Yes the profits may go offshore but who actually shoulders the financial risk in investing in these projects?
not much risk. stuff’s in the ground, dig it up. I don’t see major oil companies going under fbecause risks went bad on them.
And why don’t we shoulder the ‘risk’ and take the profit?
Or just leave it in the ground. The one thing that you can be pretty sure of this century is that resources will get scarcer and therefore more expensive.
I commented below. this won’t help us improve v. Australia, it will be an asset sale. How is the wealth going to be extracted and distributed?
This should be the focus and Nauru the warning. Are we able to add value to anything before exporting it?
and the same with the oil. Are we giving it away to exploration companies?
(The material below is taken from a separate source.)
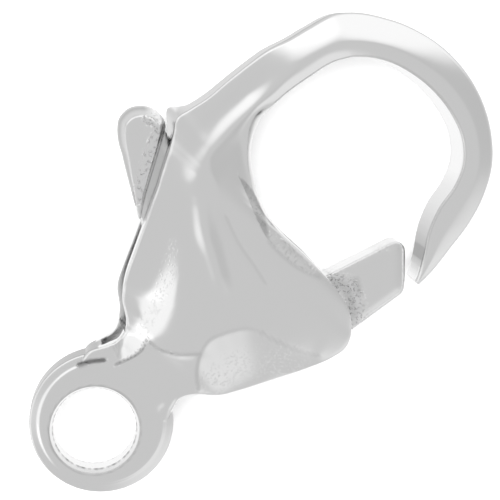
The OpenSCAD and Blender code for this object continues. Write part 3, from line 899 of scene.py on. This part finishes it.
def hole_lines(points):
    """A thin dark line where the ring's hole meets its faces, and painted shadow as a dark broken line at
    the hole's far mouth, where it meets the floor's contact shade.
    """
    radius = np.hypot(points[:, 0], points[:, 1])
    angle = np.arctan2(points[:, 1], points[:, 0])
    broken = np.clip(0.55 + 0.6 * np.sin(13 * angle + 1) * np.sin(29 * angle), 0, 1)
    height = np.abs(points[:, 2])
    half = BAIL_THICKNESS / 2
    lip = np.exp(-((radius - BAIL_BORE - BAIL_LIP - 0.01) / 0.03) ** 2) * (height > half - 0.08)
    on_bore = np.abs(radius - BAIL_BORE) < 0.06
    mouth = np.exp(-((height - half + BAIL_LIP_DEPTH) / 0.05) ** 2) * on_bore * broken
    return np.maximum(lip * 0.34, mouth * 0.95)


def mark(piece, pits_at, shade_and_dull_at):
    """Point attributes of the finished mesh that say where the silver is pitted, and where its colour is
    painted darker: mostly painted shade, with a few cast flaws.
    """
    mesh = piece.data
    count = len(mesh.vertices)
    points, normals = np.empty(count * 3), np.empty(count * 3)
    mesh.vertices.foreach_get("co", points)
    mesh.vertices.foreach_get("normal", normals)
    points = points.reshape(-1, 3) / MM
    normals = normals.reshape(-1, 3)
    for name, worth in (("pits", pits_at(points, normals)), ("shade_and_dull", shade_and_dull_at(points, normals))):
        mesh.attributes.new(name, "FLOAT", "POINT").data.foreach_set("value", worth.astype(np.float32))
    return piece


def casting_pits(points, normals):
    """Cast pits of the claw and the ring."""
    return np.maximum(strongest(points[:, 0], points[:, 1], PITTED), eye_band(points)[0] * 0.9)


def casting_shade_and_flaw(points, normals):
    """Where the casting is painted darker: painted shade in the creases, the eye's lens and wall, the
    hole's lines, the slot, the cheeks' end and on the outer walls, darker along the step by the neck, and
    the ring's row of cast pits, a real flaw.
    """
    creases, walls = strongest(points[:, 0], points[:, 1], CREASE_SHADE_AND_FLAW), outer_wall(points, normals)
    return np.max([
        creases, eye_band(points)[1], hole_lines(points), 0.8 * walls,
        inside_slot(points), eye_wall(points), cheek_corner(points, normals)
    ], axis=0)


def lever_pits(points, normals):
    """The tab's rough face and the gate's root."""
    return strongest(points[:, 0], points[:, 1], LEVER_PITTED)


def lever_shade_and_dull(points, normals):
    """Where the lever is painted darker: painted shade on the tab's side by the cheek, on its outer wall
    and on the plate inside the slot, and darker at the gate's root.
    """
    x, y, height = points[:, 0], points[:, 1], np.abs(points[:, 2])
    near, _ = nearest_rail(points, 0, [0])
    by_cheek, strength = 0.42, 0.75
    on_tab = (y > 3.0) * np.clip((3.0 + y - x) / 0.5, 0, 1) * np.where(near < by_cheek, 0.0, strength)
    in_slot = (near < 0.8) * (height < SLOT_HALF) * (x < 6.3)
    return np.max([strongest(x, y, LEVER_SHADE_AND_DULL), steepness(normals) * on_tab, 0.04 * in_slot], axis=0)


def none_at(points, normals):
    """Neither pits nor dull places."""
    return np.zeros(len(points))


# Silver

# Grey of bright silver and of the darkest painted places (mostly painted shade, some cast flaws), and of
# its edge-on reflection where it is painted darkest
BRIGHT_GREY = 0.935
SHADE_AND_DULL_GREY = 0.22
SHADE_AND_DULL_EDGE_GREY = 0.35
SHADE_AND_DULL_EDGE_START = 0.8
PITTED_ROUGHER = 0.10
BEVEL_RADIUS = 0.06
RIPPLE_DEPTH = 0.02
# Coarseness of the polishing ripple and of the pits, in cycles per metre
RIPPLE_SCALE = 700
PIT_SCALE = 11000


def silver(name, roughness, pit_depth):
    """Polished silver: a slow ripple from polishing, cast pits, and darker colour where the piece's own
    attributes put it, mostly painted shade with a few cast flaws; rougher where it is pitted. Pit depth in
    millimetres."""
    material = bpy.data.materials.new(name)
    material.use_nodes = True
    nodes, links = material.node_tree.nodes, material.node_tree.links
    shader = nodes["Principled BSDF"]
    shader.inputs["Metallic"].default_value = 1.0
    place_node = nodes.new("ShaderNodeTexCoord")

    def attribute(called):
        node = nodes.new("ShaderNodeAttribute")
        node.attribute_name = called
        return node.outputs["Fac"]

    def noise(scale, detail):
        node = nodes.new("ShaderNodeTexNoise")
        node.inputs["Scale"].default_value = scale
        node.inputs["Detail"].default_value = detail
        links.new(place_node.outputs["Object"], node.inputs["Vector"])
        return node.outputs["Fac"]

    def grey_by_shade_and_dull(bright, shade_and_dull, start, socket):
        node = nodes.new("ShaderNodeValToRGB")
        node.color_ramp.elements[0].position = start
        node.color_ramp.elements[0].color = (bright, bright, bright, 1)
        node.color_ramp.elements[1].color = (shade_and_dull, shade_and_dull, shade_and_dull, 1)
        links.new(attribute("shade_and_dull"), node.inputs["Fac"])
        links.new(node.outputs["Color"], shader.inputs[socket])

    # The attribute paints the base colour and the edge-on tint darker: mostly painted shade in creases,
    # recesses and on walls, with a few cast flaws.
    grey_by_shade_and_dull(BRIGHT_GREY, SHADE_AND_DULL_GREY, 0, "Base Color")
    grey_by_shade_and_dull(1, SHADE_AND_DULL_EDGE_GREY, SHADE_AND_DULL_EDGE_START, "Specular Tint")
    worn = nodes.new("ShaderNodeMapRange")
    worn.inputs["To Min"].default_value = roughness
    worn.inputs["To Max"].default_value = roughness + PITTED_ROUGHER
    pits = attribute("pits")
    links.new(pits, worn.inputs["Value"])
    links.new(worn.outputs["Result"], shader.inputs["Roughness"])
    edge = nodes.new("ShaderNodeBevel")
    edge.samples = 4
    edge.inputs["Radius"].default_value = BEVEL_RADIUS * MM
    ripple = nodes.new("ShaderNodeBump")
    ripple.inputs["Strength"].default_value = 0.25
    ripple.inputs["Distance"].default_value = RIPPLE_DEPTH * MM
    links.new(noise(RIPPLE_SCALE, 3), ripple.inputs["Height"])
    links.new(edge.outputs["Normal"], ripple.inputs["Normal"])
    holes = nodes.new("ShaderNodeMapRange")
    holes.inputs["From Min"].default_value = 0.34
    holes.inputs["From Max"].default_value = 0.42
    holes.inputs["To Min"].default_value = 1
    holes.inputs["To Max"].default_value = 0
    links.new(noise(PIT_SCALE, 1), holes.inputs["Value"])
    pitting = nodes.new("ShaderNodeBump")
    pitting.inputs["Distance"].default_value = pit_depth * MM
    links.new(pits, pitting.inputs["Strength"])
    links.new(holes.outputs["Result"], pitting.inputs["Height"])
    links.new(ripple.outputs["Normal"], pitting.inputs["Normal"])
    links.new(pitting.outputs["Normal"], shader.inputs["Normal"])
    return material


def dress(piece, material, node, body):
    """The piece in its material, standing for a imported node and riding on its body."""
    piece.data.materials.clear()
    piece.data.materials.append(material)
    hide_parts(node)
    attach(piece, body)
    return piece


# Studio

LEFT = Vector((-1, 1, 0)).normalized()
TOP = Vector((1, 1, 0)).normalized()
UP = Vector((0, 0, 1))
CEILING = 0.60

# Soft patches of the sky. Columns: degrees round from the picture's right towards its top,
# degrees from overhead, half angles where the patch is full and where it ends, how much
# brighter it is
SKY_PATCHES = [
    [128, 56, 16, 34, 0.44],
    [68, 68, 20, 42, 0.42],
    [190, 50, 12, 28, 0.38],
    [214, 66, 8, 20, 0.40],
    [8, 38, 0, 28, -0.07],
    [308, 54, 14, 30, 0.20],
    [0, 180, 50, 95, 0.40],
]


def studio():
    """A pale floor under a soft sky: a grey ceiling with brighter and darker patches."""
    floor_size, floor_gap, floor_middle = 0.4, 0.02, 8
    corners = np.array([[-1, -1, 0], [1, -1, 0], [1, 1, 0], [-1, 1, 0]]) * floor_size / 2 / MM
    below = [floor_middle, 0, cad_low.z / MM - floor_gap]
    floor = mesh_piece("floor", corners + below, np.array([[0, 1, 2, 3]]))
    paper = bpy.data.materials.new("pale_paper")
    paper.use_nodes = True
    surface = paper.node_tree.nodes["Principled BSDF"]
    surface.inputs["Base Color"].default_value = (0.92, 0.92, 0.92, 1)
    surface.inputs["Roughness"].default_value = 0.9
    floor.data.materials.append(paper)
    floor.visible_glossy = False
    world = bpy.data.worlds.new("soft_sky")
    world.use_nodes = True
    nodes, links = world.node_tree.nodes, world.node_tree.links
    direction = nodes.new("ShaderNodeTexCoord").outputs["Generated"]
    total = None
    for bearing, lean, full, ends, gain in SKY_PATCHES:
        sideways = TOP * np.sin(np.radians(bearing)) - LEFT * np.cos(np.radians(bearing))
        aim = nodes.new("ShaderNodeVectorMath")
        aim.operation = "DOT_PRODUCT"
        aim.inputs[1].default_value = sideways * np.sin(np.radians(lean)) + UP * np.cos(np.radians(lean))
        links.new(direction, aim.inputs[0])
        patch = nodes.new("ShaderNodeMapRange")
        patch.interpolation_type = "SMOOTHSTEP"
        patch.inputs["From Min"].default_value = np.cos(np.radians(ends))
        patch.inputs["From Max"].default_value = np.cos(np.radians(full))
        patch.inputs["To Max"].default_value = gain
        links.new(aim.outputs["Value"], patch.inputs["Value"])
        added = nodes.new("ShaderNodeMath")
        added.inputs[1].default_value = CEILING
        if total is not None:
            links.new(total, added.inputs[1])
        links.new(patch.outputs["Result"], added.inputs[0])
        total = added.outputs["Value"]
    links.new(total, nodes["Background"].inputs["Strength"])
    nodes["Background"].inputs["Color"].default_value = (1, 1, 1, 1)
    bpy.context.scene.world = world
    bpy.context.scene.view_settings.view_transform = "Standard"


def softbox(name, towards, distance, size, strength):
    """A square light that faces the clasp from a direction, its distance and size in metres.
    It lights the floor and doesn't show in the silver."""
    light = bpy.data.lights.new(name, "AREA")
    light.shape = "RECTANGLE"
    light.size, light.size_y = size
    light.energy = strength
    lamp = bpy.data.objects.new(name, light)
    direction = Vector(towards).normalized()
    lamp.location = Vector(CAMERA_AIM) * MM + direction * distance
    lamp.rotation_euler = direction.to_track_quat("Z", "Y").to_euler()
    lamp.visible_glossy = False
    bpy.context.scene.collection.objects.link(lamp)
    return lamp


# The photograph's camera: what it looks at, from which way and how far, in millimetres
CAMERA_AIM = (7.989, 0.606, 0.8)
CAMERA_FROM = (0.0361, 0.1831, 1.0)
CAMERA_DISTANCE = 50.2
PICTURE_UP = (1, 1, 0)
FOCAL_IN_PIXELS = 1513
PICTURE_SIZE = 500


def camera():
    """The camera, with the picture's up along the line between +X and +Y."""
    data = bpy.data.cameras.new("camera")
    data.sensor_width = 36
    data.lens = data.sensor_width * FOCAL_IN_PIXELS / PICTURE_SIZE
    data.clip_start = 0.001
    eye = bpy.data.objects.new("camera", data)
    back = Vector(CAMERA_FROM).normalized()
    right = Vector(PICTURE_UP).cross(back).normalized()
    up = back.cross(right)
    turn = Matrix((right, up, back)).transposed().to_4x4()
    eye.matrix_world = Matrix.Translation((Vector(CAMERA_AIM) + back * CAMERA_DISTANCE) * MM) @ turn
    bpy.context.scene.collection.objects.link(eye)
    bpy.context.scene.camera = eye


camera()
studio()
softbox("overhead_box", LEFT * 0.25 + TOP * 0.25 + UP, 0.25, (0.30, 0.30), 1.35)

body = mark(smooth_finish(casting(), CAST_SHARP_ANGLE), casting_pits, casting_shade_and_flaw)
arm = mark(smooth_finish(lever(), CAST_SHARP_ANGLE), lever_pits, lever_shade_and_dull)
pin = mark(smooth_finish(pivot_pin(), PIN_SHARP_ANGLE), none_at, none_at)
dress(body, silver("cast_silver", 0.16, 0.03), "body", "claw")
dress(arm, silver("lever_silver", 0.20, 0.06), "lever", "lever")
dress(pin, silver("pin_silver", 0.20, 0.03), "pivot_pin", "claw")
Felix: Just under 48,000 barrels/day according to: http://www.nationmaster.com/graph/ene_oil_pro-energy-oil-production
Crikey. Hard to see how you could get those two figures mixed up.
Wtf was Brownlee on?
Hmmm, they can’t tell the difference between 48,000 and 21,000,000, yet they are considering reforming the tax system, amongst other things. Weird.
Even for a year it only comes to 17.5M.
The daily consumption is up around 130-140k, so it’s really quite far away from ‘balancing’ our imports. It’s helps of course, but shouldn’t be trumpeted as a wonderous result.
I’d looked on wikipedia for my numbers (it has a slightly higher number than kris_b quotes – 65,000 bbl/day), assuming it’s somewhere between our two sources, I’d hazard that he didn’t get the number wrong so much as the time period. 57,500 barrels a day is 21 million per year.
I’m not sure that the comment “it employs only 6,000 Kiwis” on the mining and drilling industry is entirely accurate, looking at the data. Sure “mining” employed 7300 people as at December 2009, but drilling (which I’m taking to include oil and gas) fits in to the “Electricity, gas, water and waste services” column for some reason. Plus, there is some more spread over the “Transport” and “Manufacturing” columns.
It’s probably still accurate to say that the mining and drilling companies put only a small fraction of what they earn into the local economy though.
Marty G sez: We need to be smart about our natural wealth. We only have our pristine wilderness and our mineral deposits once, when they’re gone they’re gone. So why the rush to get rid of both? If we decide to ever extract those minerals it shouldn’t necessarily be now, the stuff is only getting more valuable sitting in the ground and mining techiques are improving.
This!
This is an asset sale.
no doubt. If the value under the ground and over the ground is given to a foreign company this is an asset sale.